▶ EXERCISE MATERIALS
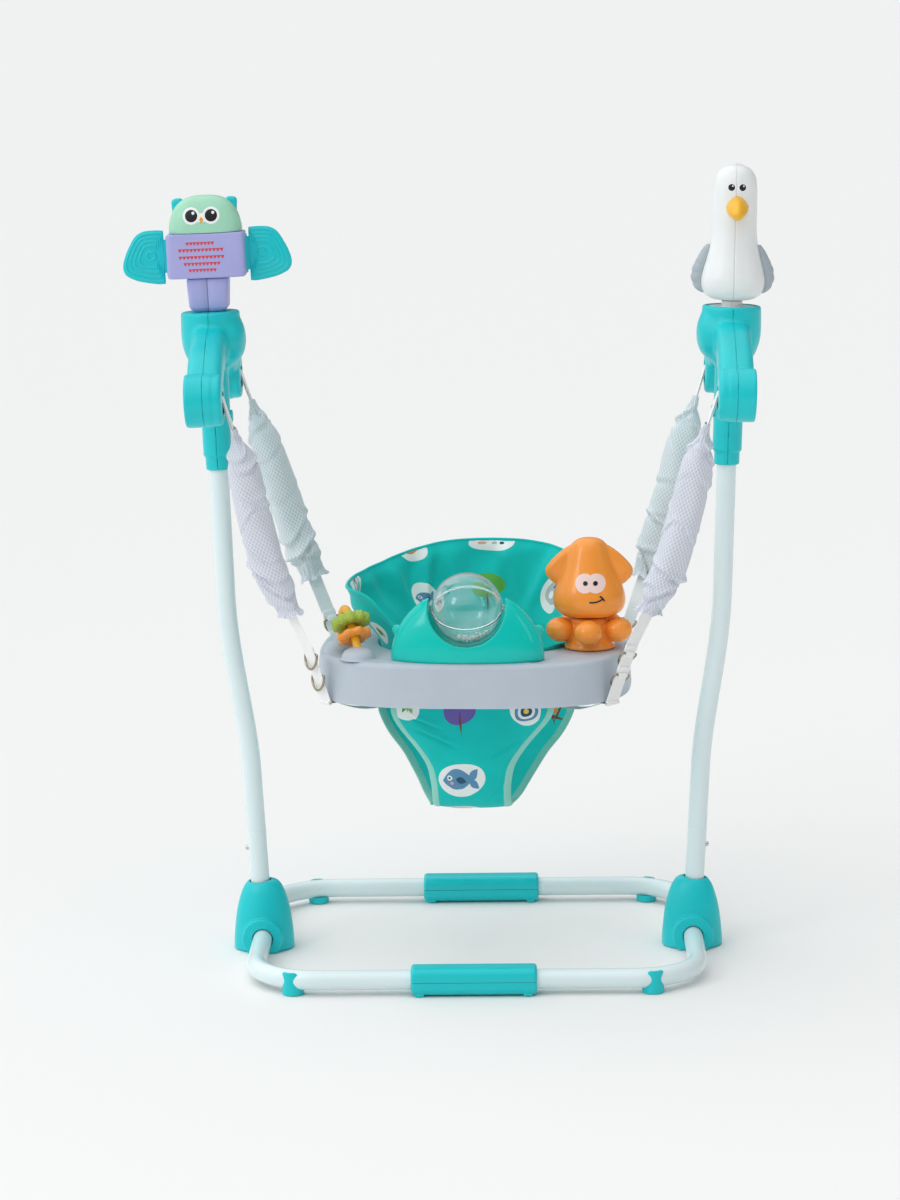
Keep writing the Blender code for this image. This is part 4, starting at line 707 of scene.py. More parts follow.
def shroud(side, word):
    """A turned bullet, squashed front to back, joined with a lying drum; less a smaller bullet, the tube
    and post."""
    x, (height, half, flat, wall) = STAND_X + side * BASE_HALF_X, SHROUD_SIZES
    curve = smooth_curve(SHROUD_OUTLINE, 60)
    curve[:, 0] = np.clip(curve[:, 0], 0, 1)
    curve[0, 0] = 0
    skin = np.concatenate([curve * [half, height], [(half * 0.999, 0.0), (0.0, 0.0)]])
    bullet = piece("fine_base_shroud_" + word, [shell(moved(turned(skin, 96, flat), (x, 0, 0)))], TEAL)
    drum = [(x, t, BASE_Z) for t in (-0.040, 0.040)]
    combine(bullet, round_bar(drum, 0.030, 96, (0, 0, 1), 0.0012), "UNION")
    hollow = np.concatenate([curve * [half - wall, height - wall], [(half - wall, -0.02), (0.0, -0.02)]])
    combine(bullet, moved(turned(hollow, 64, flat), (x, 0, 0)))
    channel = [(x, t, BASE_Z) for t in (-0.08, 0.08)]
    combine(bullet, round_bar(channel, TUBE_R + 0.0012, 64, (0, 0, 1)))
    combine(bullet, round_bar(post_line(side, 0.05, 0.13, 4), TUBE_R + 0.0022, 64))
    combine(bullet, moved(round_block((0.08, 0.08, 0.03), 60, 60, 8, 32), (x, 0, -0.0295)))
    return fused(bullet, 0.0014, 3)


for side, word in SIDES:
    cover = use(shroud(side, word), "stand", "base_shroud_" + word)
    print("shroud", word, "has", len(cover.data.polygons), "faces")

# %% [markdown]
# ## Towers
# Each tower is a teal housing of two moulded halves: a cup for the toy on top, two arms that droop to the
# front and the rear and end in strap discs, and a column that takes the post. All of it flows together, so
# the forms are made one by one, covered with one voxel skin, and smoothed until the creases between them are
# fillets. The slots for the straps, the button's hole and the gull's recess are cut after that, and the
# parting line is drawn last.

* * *

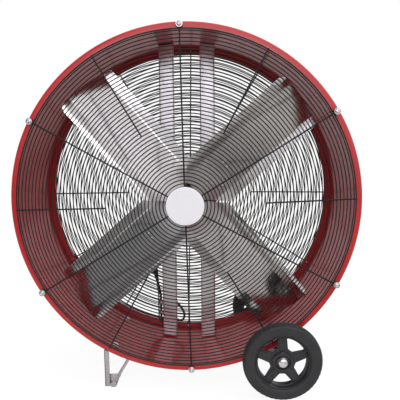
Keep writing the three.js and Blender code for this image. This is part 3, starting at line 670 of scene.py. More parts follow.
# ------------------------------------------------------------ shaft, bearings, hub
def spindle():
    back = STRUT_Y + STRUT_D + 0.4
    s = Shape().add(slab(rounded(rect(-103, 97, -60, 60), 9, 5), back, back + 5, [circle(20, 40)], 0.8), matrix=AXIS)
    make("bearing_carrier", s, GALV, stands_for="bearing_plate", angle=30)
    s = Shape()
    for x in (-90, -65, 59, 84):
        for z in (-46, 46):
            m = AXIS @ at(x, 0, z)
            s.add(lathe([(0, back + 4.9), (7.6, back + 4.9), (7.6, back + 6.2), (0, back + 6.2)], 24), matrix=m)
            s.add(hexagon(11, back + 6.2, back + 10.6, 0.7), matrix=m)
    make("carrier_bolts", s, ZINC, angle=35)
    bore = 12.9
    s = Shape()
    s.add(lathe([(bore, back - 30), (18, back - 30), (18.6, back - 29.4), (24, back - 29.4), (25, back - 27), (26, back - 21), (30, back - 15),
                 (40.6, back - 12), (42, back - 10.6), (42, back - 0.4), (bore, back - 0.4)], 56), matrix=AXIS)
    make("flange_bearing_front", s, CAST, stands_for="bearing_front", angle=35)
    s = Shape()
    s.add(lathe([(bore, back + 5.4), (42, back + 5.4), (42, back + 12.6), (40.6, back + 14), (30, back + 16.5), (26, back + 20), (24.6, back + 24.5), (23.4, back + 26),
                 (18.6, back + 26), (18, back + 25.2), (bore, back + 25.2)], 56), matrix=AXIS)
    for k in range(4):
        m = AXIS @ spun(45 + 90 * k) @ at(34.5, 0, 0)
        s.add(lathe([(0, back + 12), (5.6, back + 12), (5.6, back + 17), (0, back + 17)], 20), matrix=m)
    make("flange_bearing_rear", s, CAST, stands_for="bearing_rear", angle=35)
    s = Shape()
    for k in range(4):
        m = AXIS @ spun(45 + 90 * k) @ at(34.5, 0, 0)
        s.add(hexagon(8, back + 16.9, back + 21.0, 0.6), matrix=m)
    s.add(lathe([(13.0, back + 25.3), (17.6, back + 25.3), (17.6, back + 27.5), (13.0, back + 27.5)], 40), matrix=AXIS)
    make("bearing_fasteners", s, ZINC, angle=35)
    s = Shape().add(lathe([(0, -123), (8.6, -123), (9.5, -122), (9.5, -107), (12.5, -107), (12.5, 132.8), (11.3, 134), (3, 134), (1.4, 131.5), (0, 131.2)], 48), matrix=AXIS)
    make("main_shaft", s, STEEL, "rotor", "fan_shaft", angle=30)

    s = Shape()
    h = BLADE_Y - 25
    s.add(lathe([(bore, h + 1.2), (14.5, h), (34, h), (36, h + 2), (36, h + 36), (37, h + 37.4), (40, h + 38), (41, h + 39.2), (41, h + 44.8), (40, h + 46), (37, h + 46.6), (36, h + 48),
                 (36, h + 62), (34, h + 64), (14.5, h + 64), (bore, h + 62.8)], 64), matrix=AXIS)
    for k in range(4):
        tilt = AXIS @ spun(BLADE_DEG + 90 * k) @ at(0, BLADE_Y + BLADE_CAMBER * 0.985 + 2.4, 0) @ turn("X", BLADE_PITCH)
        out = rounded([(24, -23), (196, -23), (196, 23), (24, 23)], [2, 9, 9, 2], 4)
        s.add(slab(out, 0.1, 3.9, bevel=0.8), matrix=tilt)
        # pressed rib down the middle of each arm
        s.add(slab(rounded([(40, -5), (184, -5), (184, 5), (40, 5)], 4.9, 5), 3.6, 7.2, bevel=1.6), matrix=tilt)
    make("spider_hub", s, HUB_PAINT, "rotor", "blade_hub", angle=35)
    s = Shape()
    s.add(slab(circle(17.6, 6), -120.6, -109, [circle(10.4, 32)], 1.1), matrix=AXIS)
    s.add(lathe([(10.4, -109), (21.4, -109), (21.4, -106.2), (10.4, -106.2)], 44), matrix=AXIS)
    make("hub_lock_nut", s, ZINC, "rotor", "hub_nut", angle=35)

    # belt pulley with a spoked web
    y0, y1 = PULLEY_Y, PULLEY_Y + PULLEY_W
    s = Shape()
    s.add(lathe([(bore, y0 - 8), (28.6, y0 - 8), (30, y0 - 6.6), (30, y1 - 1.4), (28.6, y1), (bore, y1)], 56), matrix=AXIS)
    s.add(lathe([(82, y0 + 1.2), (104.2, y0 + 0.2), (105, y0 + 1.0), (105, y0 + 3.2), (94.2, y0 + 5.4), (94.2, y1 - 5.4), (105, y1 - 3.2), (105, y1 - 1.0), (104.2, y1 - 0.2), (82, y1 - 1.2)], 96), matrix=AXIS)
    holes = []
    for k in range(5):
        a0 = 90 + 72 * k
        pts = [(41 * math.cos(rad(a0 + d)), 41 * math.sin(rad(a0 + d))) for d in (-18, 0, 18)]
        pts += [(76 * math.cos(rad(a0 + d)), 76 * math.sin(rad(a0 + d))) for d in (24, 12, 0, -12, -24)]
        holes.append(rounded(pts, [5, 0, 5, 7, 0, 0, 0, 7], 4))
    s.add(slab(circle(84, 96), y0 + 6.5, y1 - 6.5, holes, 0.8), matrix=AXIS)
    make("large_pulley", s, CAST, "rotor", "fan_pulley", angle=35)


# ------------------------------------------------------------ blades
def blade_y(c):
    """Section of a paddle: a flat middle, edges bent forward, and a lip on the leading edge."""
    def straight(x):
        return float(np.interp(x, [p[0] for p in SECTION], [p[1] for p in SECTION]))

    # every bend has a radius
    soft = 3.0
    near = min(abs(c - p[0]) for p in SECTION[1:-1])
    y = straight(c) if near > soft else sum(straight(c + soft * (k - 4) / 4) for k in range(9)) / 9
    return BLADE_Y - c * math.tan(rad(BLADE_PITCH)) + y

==

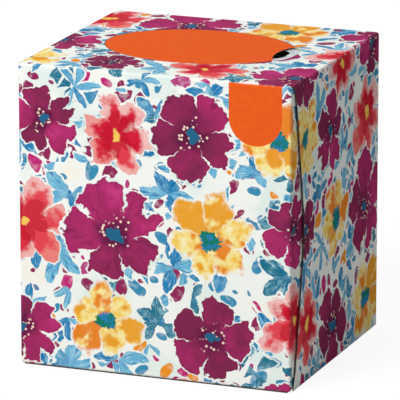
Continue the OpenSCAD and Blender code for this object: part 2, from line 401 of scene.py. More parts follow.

▶ EXERCISE
Find each line holding the word "image" and copy it.

▶ WORKED SOLUTION
Keep writing the Blender code for this image. This is part 4, starting at line 707 of scene.py. More parts follow.
Keep writing the three.js and Blender code for this image. This is part 3, starting at line 670 of scene.py. More parts follow.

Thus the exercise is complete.